Plastic pollution affects bodies of freshwater as well. Lake Erie represents a great natural resource that has been neglected in recent years. Every year, 18 tons of trash are removed by volunteers and more than 85% of the debris is made up of plastic. There are 46,000 parts of plastic per square kilometer of plastic in Lake Erie. This is the second highest portion among the great lakes. To better protect this valuable resource; the Community Environmental Legal Defense Fund and local activists developed a bill of rights for Lake Erie. This bill of rights not only outlines resource preservation within the lakes, it personalizes the Great Lakes and demonstrates the community’s moral responsibility to engage in resource stewardship.
Ohio currently has 41 municipal landfills offering more than 600 million tons of solid waste capacity.

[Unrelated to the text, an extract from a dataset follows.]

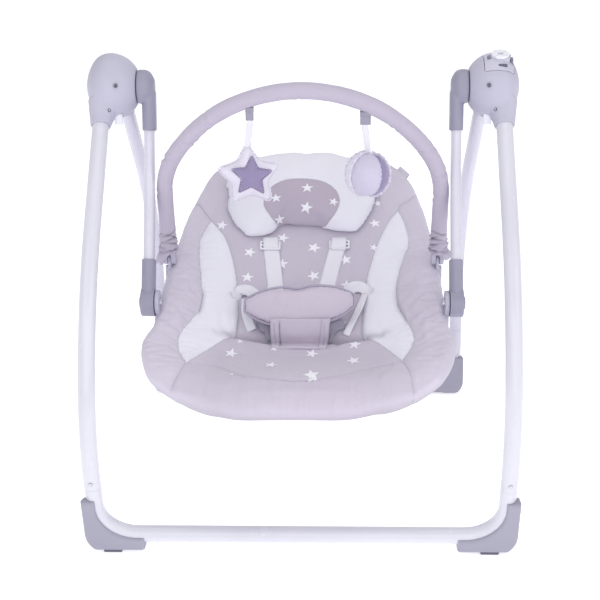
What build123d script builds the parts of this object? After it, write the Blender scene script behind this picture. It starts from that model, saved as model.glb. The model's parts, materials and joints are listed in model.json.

In 2017, Ohio landfills received 22.2 million tons of waste, but only 10.01 million pounds of that came from within Ohio. Over half of all imported waste is received by only 10 facilities in the state; including the Franklin County Sanitary Landfill (FCSL) which serves Columbus. Every year the Solid Waste Authority of Central Ohio (SWACO) collects over a million tons of waste at a current tipping fee of $39.75 per ton. Many states and businesses gladly pay this expense to enjoy the luxury of our space. Landfills and subsequent recycling programs are operated for-profit; therefore, economically unable to process a wide variety of consumer products. For example, SWACO does not accept bottleneck containers, wires, bags, or styrofoam. This encompasses yogurt cups, butter tubs, drinking cups, plastic utensils, electronics, and egg cartons. In 2016, over 70 percent of land-filled material could have been recycled at the FCSL. On their website, they recognize the potential value of the plastic, estimated at $41 million, and the potential challenges at an industrial level. Recycling is subject to hyper-local supply and demand chains. If no one capitalizes on the potential value, then it is land-filled or expensed out elsewhere.